Der Atomdeal, der das Verhältnis zwischen den USA und dem Iran inzwischen entspannt hat, erzürnt nun die saudische Monarchie, die sich mit der Hinrichtung eines schiitischen Geistlichen vor einigen Tagen am Iran rächen wollte.

Im Wüstenstaat am Arabischen Golf weht seit dem Regierungswechsel vor einem Jahr ein kühlerer Wind. Bisher agierten Mitglieder der Familie Saud nämlich eher im Hintergrund und erkauften sich mittels fragwürdiger Abkommen die Sympathien ihrer Verbündeten: von König Mohammed VI. von Marokko über alle US-Präsidenten seit Franklin D. Roosevelt bis hin zum israelischen Premierminister Benjamin Netanjahu und zum türkischen Präsidenten Recep Tayyip Erdogan. Sie alle gehen vor den saudischen Machthabern in die Knie und blicken über andauernde Menschenrechtsverletzungen ohne Gewissensbisse hinweg.

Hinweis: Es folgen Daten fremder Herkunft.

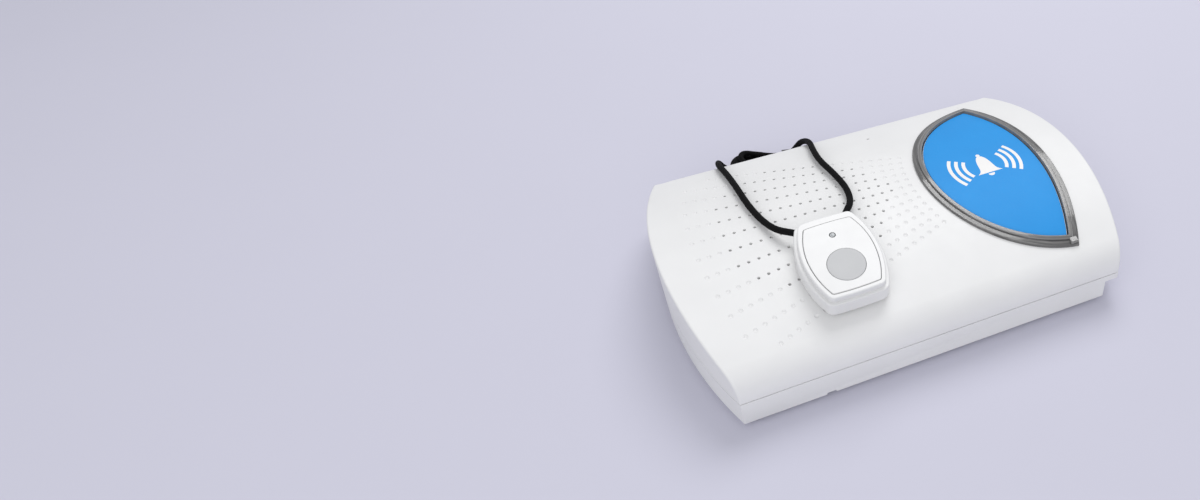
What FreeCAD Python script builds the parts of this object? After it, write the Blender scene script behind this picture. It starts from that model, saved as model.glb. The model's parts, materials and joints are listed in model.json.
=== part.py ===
import FreeCAD, Part
import math
import os
import re
import Sketcher
from FreeCAD import Placement, Rotation, Vector

# Medical alert base station with its neck pendant lying on top.
# Millimetres. +Z up, +X to the help button's end, +Y to the rear.
# Origin: middle of the underside, on the plane that the feet stand on.

doc = FreeCAD.newDocument("base_station")

# Driving sizes: name, value (mm, degrees or a count), what it is.
dimensions = [
    ("case_front", 165, "length of the straight front and rear edges"),
    ("case_depth", 129, "front to rear"),
    ("end_radius", 175, "plan radius of the two bulged ends"),
    ("foot_height", 1.5, "clear height under the base"),
    ("base_height", 13, "base shell, underside to seam"),
    ("cover_height", 23, "seam to the crown's highest line"),
    ("crown_radius", 171, "front-to-rear radius of the crowned top"),
    ("front_roll", 12, "radius of the cover's front shoulder"),
    ("rear_roll", 9, "radius of the cover's rear shoulder"),
    ("wall", 2.2, "wall of the cover and the base"),
    ("floor_thick", 2.5, "floor of the base"),
    ("seam_gap", 0.45, "shadow gap between cover and base"),
    ("bottom_round", 1.5, "rounding of the base's lower edges"),
    ("tongue_height", 1.8, "tongue above the seam"),
    ("tongue_wall", 1.0, "thickness of the tongue"),
    ("tongue_root", 1.6, "tongue below the seam"),
    ("slip", 0.15, "side clearance of moulded fits"),
    ("step_inset", 5.5, "right end of the base, inwards of the lip"),
    ("lip_height", 3, "lip left above that step"),
    ("lip_floor", 1.5, "thickness under the lip"),
    ("notch_place", 47.4, "pry notch, left of the middle"),
    ("notch_width", 4, "pry notch"),
    ("notch_height", 2.4, "pry notch"),
    ("fan_focus", 84.1, "point that the grille's rows run to, along X"),
    ("face_line", 2.6, "centre line of button and grille, in front of the middle"),
    ("row_step", 3.55, "angle between grille rows"),
    ("column_pitch", 4.29, "distance between grille columns"),
    ("column_first", 150.6, "radius of column 0 about the focus"),
    ("grille_middle", 33.4, "round hole field, left of the middle"),
    ("grille_back", 2.9, "round hole field, behind the middle"),
    ("grille_field", 37.3, "radius of the round hole field"),
    ("grille_hole", 1.2, "side of a grille hole"),
    ("lens_left_radius", 53.1, "bezel's left arc"),
    ("lens_left_centre", 73.4, "its centre, right of the middle"),
    ("lens_right_radius", 120, "bezel's right arc"),
    ("lens_right_centre", 41.1, "its centre, left of the middle"),
    ("ring_width", 4.3, "visible width of the bezel"),
    ("ring_outer", 2.3, "width of the bezel's lower outer step"),
    ("ring_rise", 1.9, "bezel above the cover"),
    ("ring_step", 1.1, "outer step above the cover"),
    ("spigot_inset", 1.8, "bezel's outline to its spigot"),
    ("spigot_wall", 1.6, "wall of the spigot"),
    ("spigot_foot", 27, "height of the spigot's lower edge"),
    ("button_gap", 0.3, "gap round the help button"),
    ("button_rise", 0.3, "moulded key above the cover's surface"),
    ("film_thick", 0.4, "printed film on the key"),
    ("film_inset", 0.3, "film's edge inside the key's edge"),
    ("button_wall", 2.0, "wall of the key"),
    ("button_travel", 1.2, "press of the help button"),
    ("carrier_low", 19.5, "underside of the button carrier"),
    ("carrier_thick", 2, "button carrier"),
    ("guide_radius", 2.2, "guide pins of the key"),
    ("guide_slip", 0.05, "radial clearance of the guide pins"),
    ("guide_head", 2.9, "radius of the pins' snap heads"),
    ("spring_radius", 3.3, "mean radius of the return springs"),
    ("spring_wire", 0.6, "wire of the return springs"),
    ("spring_turns", 3, "turns of a return spring"),
    ("spring_seat", 30, "height of the seats under the key"),
    ("board_thick", 1.5, "circuit boards of the base"),
    ("stem_radius", 1.7, "stem of the tact switch"),
    ("stem_top", 28, "height of the stem's end"),
    ("speaker_plane", 29.8, "lower edge of the speaker's seat"),
    ("speaker_radius", 39.5, "speaker flange"),
    ("speaker_seat", 1.5, "seat ring inside the flange's edge"),
    ("speaker_depth", 13.4, "flange to magnet"),
    ("gasket_thick", 0.8, "speaker gasket"),
    ("magnet_radius", 17, "speaker magnet"),
    ("magnet_height", 6, "speaker magnet"),
    ("screw_place", 72, "case screws from the middle, along X"),
    ("screw_depth", 57.5, "case screws from the middle, along Y"),
    ("screw_radius", 1.5, "case screw shank"),
    ("screw_head", 2.8, "case screw head radius"),
    ("post_radius", 3.3, "screw posts"),
    ("foot_radius", 5, "rubber feet"),
    ("foot_place", 70, "feet from the middle, along X"),
    ("foot_depth", 45, "feet from the middle, along Y"),
    ("foot_sunk", 0.8, "feet let into the base"),
    ("keyhole_span", 120, "distance between the wall keyholes"),
    ("keyhole_depth", 38, "keyhole heads behind the middle"),
    ("keyhole_head", 4.3, "radius of the keyhole's round end"),
    ("keyhole_slot", 2.3, "half width of the keyhole's slot"),
    ("keyhole_run", 8, "slot length from the round end's centre"),
    ("bay_middle", 32, "battery bay, left of the middle"),
    ("bay_front", 6, "battery bay, in front of the middle"),
    ("bay_length", 50, "battery bay along X"),
    ("bay_width", 36, "battery bay along Y"),
    ("bay_wall", 1.5, "walls of the bay"),
    ("door_edge", 2, "door beyond the bay on three sides"),
    ("door_tab", 8, "door beyond the bay at the front, for its screw"),
    ("door_thick", 1.6, "battery door"),
    ("door_gap", 0.3, "gap round the door"),
    ("cell_radius", 5.25, "cells of the backup pack"),
    ("cell_length", 44.5, "cells of the backup pack"),
    ("board_low", 4.6, "underside of the main board"),
    ("board_left", 2, "main board's left edge"),
    ("board_right", 52, "main board's right edge"),
    ("board_front", 48, "main board in front of the middle"),
    ("board_rear", 60.5, "main board behind the middle"),
    ("inlet_place", 24, "power inlet, right of the middle"),
    ("inlet_height", 9.8, "height of the inlet's axis"),
    ("inlet_bore", 2.9, "radius of the inlet's bore"),
    ("inlet_nose", 3.5, "radius of the inlet's nose"),
    ("inlet_pin", 1.0, "radius of the inlet's pin"),
    ("inlet_body", 4.6, "half width of the inlet"),
    ("switch_place", 39, "power switch slider at off, right of the middle"),
    ("switch_travel", 2, "power switch, off to on"),
    ("switch_knob", 3, "width of its knob"),
    ("switch_height", 8.7, "height of its knob's middle"),
    ("microphone_place", 14.5, "microphone, right of the middle"),
    ("microphone_back", 46.2, "microphone, behind the middle"),
    ("pendant_middle", 29.35, "pendant, left of the middle"),
    ("pendant_front", 32.3, "pendant, in front of the middle"),
    ("pendant_gap", 0.3, "pendant above the cover where it rests"),
    ("pendant_flat", 12.4, "half length of the pendant's straight ends"),
    ("pendant_half", 20.4, "half length of the pendant"),
    ("pendant_bulge", 42, "plan radius of the pendant's sides"),
    ("pendant_corner", 3.2, "corner rounding of the pendant"),
    ("pendant_shell_top", 6.2, "pendant's lower shell"),
    ("pendant_front_low", 6.6, "underside of the front cover"),
    ("pendant_front_top", 9.7, "top of the front cover"),
    ("pendant_step", 1.4, "front cover inside the lower shell"),
    ("pendant_rim", 3.4, "lower shell's outline to the face plate"),
    ("pendant_skin", 1.5, "pendant's walls"),
    ("face_thick", 1.6, "face plate"),
    ("face_proud", 0.2, "face plate above the front cover"),
    ("face_gap", 0.3, "dark gap round the face plate"),
    ("key_radius", 7.7, "pendant's round button"),
    ("key_gap", 0.2, "gap round it"),
    ("key_back", 4.9, "button's centre towards the pendant's foot"),
    ("key_flange", 0.9, "flange that keeps it in"),
    ("key_travel", 0.5, "press of the pendant's button"),
    ("light_forward", 9.4, "indicator, towards the pendant's top"),
    ("light_radius", 1.2, "indicator lens"),
    ("coin_radius", 10, "coin cell"),
    ("coin_thick", 3.2, "coin cell"),
    ("exit_side", 10.2, "cord exits from the pendant's middle line"),
    ("exit_height", 5, "cord exits above the pendant's underside"),
    ("cord_thick", 2.8, "neck cord diameter"),
    ("hank_half", 19.5, "spare cord's bundle, middle to the centre of an end's turns"),
    ("hank_end", 9.8, "bundle, radius of the turns at its ends"),
    ("hank_waist", 12.6, "bundle, width where it is tied"),
    ("hank_height", 9.2, "bundle's three layers of cord"),
    ("hank_layers", 6.4, "bundle's two lower layers"),
    ("hank_top_end", 7.0, "top layer, radius of the turns at its ends"),
    ("hank_top_waist", 8.4, "top layer, width where it is tied"),
    ("hank_top_front", 1.4, "top layer's middle, in front of the bundle's"),
    ("hank_angle", -14.2, "bundle's direction, about Z from +X"),
    ("hank_place", 16, "bundle's middle, left of the middle"),
    ("hank_back", 79.9, "bundle's middle, behind the middle"),
    ("tie_width", 6, "tie round the bundle"),
    ("tie_thick", 0.5, "tie round the bundle"),
]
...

Mit der Ernennung von Salman bin Abdulaziz zum König und Hüter der heiligen Stätten Mekka und Medina hat sich der außenpolitische Kurs Saudi-Arabiens noch weiter radikalisiert. Seit März 2015 werden militärische Angriffe gegen das verarmte Nachbarland Jemen geflogen, während die Unterdrückung von religiösen Minderheiten und Kritikern des Herrscherhauses im eigenen Land zunimmt.

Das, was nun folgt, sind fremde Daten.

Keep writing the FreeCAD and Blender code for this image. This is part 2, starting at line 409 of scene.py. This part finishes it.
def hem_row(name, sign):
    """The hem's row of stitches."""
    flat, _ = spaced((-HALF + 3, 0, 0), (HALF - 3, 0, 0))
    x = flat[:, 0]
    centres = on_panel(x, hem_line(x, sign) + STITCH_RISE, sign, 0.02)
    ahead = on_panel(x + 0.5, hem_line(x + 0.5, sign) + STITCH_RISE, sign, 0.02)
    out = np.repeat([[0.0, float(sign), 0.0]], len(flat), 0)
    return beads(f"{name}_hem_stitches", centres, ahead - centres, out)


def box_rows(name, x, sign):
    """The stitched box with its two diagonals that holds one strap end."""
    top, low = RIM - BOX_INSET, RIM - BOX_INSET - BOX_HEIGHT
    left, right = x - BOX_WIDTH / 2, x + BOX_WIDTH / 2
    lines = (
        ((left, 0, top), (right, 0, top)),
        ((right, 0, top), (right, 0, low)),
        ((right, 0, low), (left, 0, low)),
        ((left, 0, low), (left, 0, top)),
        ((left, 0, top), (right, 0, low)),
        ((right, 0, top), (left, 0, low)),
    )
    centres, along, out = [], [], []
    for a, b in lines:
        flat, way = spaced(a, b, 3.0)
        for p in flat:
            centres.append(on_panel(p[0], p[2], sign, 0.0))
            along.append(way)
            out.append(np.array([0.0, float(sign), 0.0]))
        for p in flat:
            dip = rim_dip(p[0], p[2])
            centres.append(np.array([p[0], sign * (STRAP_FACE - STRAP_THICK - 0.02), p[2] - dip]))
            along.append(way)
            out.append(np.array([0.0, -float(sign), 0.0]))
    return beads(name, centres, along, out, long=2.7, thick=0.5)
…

Die internationale Gemeinschaft empört sich zwar über die zunehmenden Aggressionen des Golfstaates, schreckt allerdings vor der Anwendung diplomatischer Sanktionen zurück. Stattdessen exportiert Saudi-Arabien weiter - und zwar nicht nur Erdöl. Neben der Verbreitung von Waffen, die unter anderem aus den USA, Frankreich und Deutschland stammen, ist es vor allem wahhabitisch-fundamentales Gedankengut, durch das muslimische Jugendliche in Nordafrika, im Kaukasus, am Balkan und in der EU radikalisiert werden sollen. Von einer Liberalisierung, wie man sie sich unter dem früheren Regenten Abdullah im Westen erhofft hatte und die man in US-Denkfabriken unermüdlich bewarb, kann keine Rede sein.

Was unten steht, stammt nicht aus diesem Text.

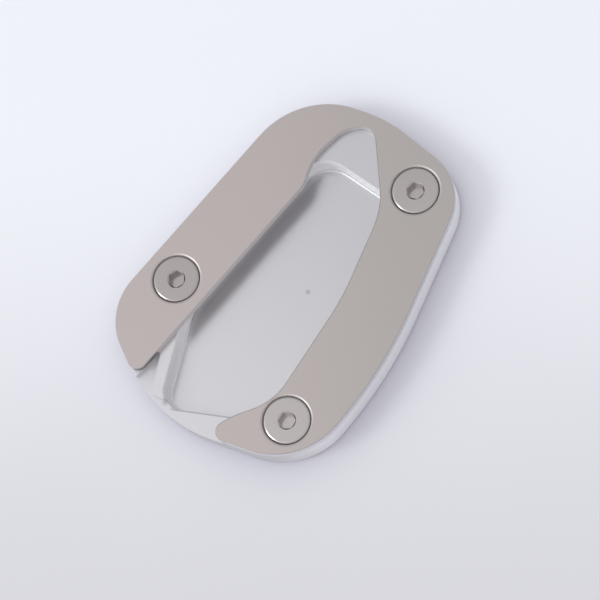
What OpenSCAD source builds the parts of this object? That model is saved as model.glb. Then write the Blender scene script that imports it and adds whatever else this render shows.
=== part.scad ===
/* [Pad outline] */
// Width of the pad between its two sides
pad_w = 67.4; // [64:0.2:74]
// Length of the pad from heel to toe
pad_l = 93.6; // [90:0.2:104]
// Height at which the left side turns into the heel, above the heel end
heel_left_rise = 9.5; // [8:0.5:12]
// Radius of the left heel corner
heel_left_r = 16; // [10:0.5:18]
// Sideways place of the blunt point of the heel
heel_point_x = -4.7; // [-8:0.1:0]
// How far the sharp heel point would stand past the rounded heel end
heel_point_drop = 3; // [2.5:0.1:3.5]
// Radius of the blunt heel point
heel_point_r = 38; // [30:1:42]
// Height of the right heel corner above the heel end
heel_right_rise = 11.8; // [10:0.2:16]
// Radius of the right heel corner
heel_right_r = 20; // [14:0.5:21]
// How far the sharp right heel corner would stand past the side
heel_right_flare = 0.6; // [0:0.1:1.2]
// Inset of the bend in the right side
flank_inset = 0.8; // [0.4:0.1:3]
// Place of the bend in the right side, below the middle of the pad
flank_drop = 1.7; // [-4:0.1:6]
// Radius of the bend in the right side
flank_r = 110; // [60:5:120]
// Inset of the right toe corner from the right side
toe_right_inset = 16.3; // [14:0.1:18]
// Radius of the right toe corner
toe_right_r = 15; // [10:0.5:17]
// Place where the straight toe end turns down, left of the middle
toe_bend_x = 9.9; // [8:0.1:12]
// Radius of that bend
toe_bend_r = 37; // [25:1:38]
// Height lost from that bend to the left toe corner
toe_left_drop = 7.9; // [7:0.1:10]
// Radius of the left toe corner
toe_left_r = 22; // [16:0.5:23]

/* [Base plate] */
// Height of the base plate
base_h = 7.5; // [6.5:0.1:10]
// Chamfer round the top edge of the base plate
base_top_c = 0.3; // [0.1:0.05:0.5]
// Chamfer round the bottom edge of the base plate
base_foot_c = 0.6; // [0.2:0.1:0.9]

/* [Foot pocket] */
// Depth of the pocket that takes the foot of the stand
pocket_depth = 5.5; // [3:0.1:5.6]
// Radius that the milling cutter leaves round the pocket floor
pocket_floor_r = 1; // [0.5:0.1:1.5]
// Chamfer round the mouth of the pocket
pocket_top_c = 0.25; // [0.1:0.05:0.4]
// Wall between the pocket and the left side
pocket_left_wall = 14.9; // [14:0.1:16]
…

Auch Dialogbereitschaft sieht anders aus. Unter großer medialer Aufmerksamkeit wurde im Jahr 2011 das "König-Abdullah-Zentrum für interreligiösen und interkulturellen Dialog" (Kaiciid) in Wien eröffnet. Toleranz und gegenseitiger Respekt zählen zu den Leitmotiven des Zentrums, dessen Mitglieder jedoch kaum Einfluss auf Regierungen ausüben, schon gar nicht auf das Haus Saud, das sich als unantastbar definiert.

Die westliche Kampfparole von Freiheit und Gerechtigkeit hat es geschafft, Regierungen in Nordafrika und in der Ukraine zu stürzen. So rasch wird das in Saudi-Arabien, das manche Politiker als "Garant für Stabilität" bezeichnen, wohl nicht gehen.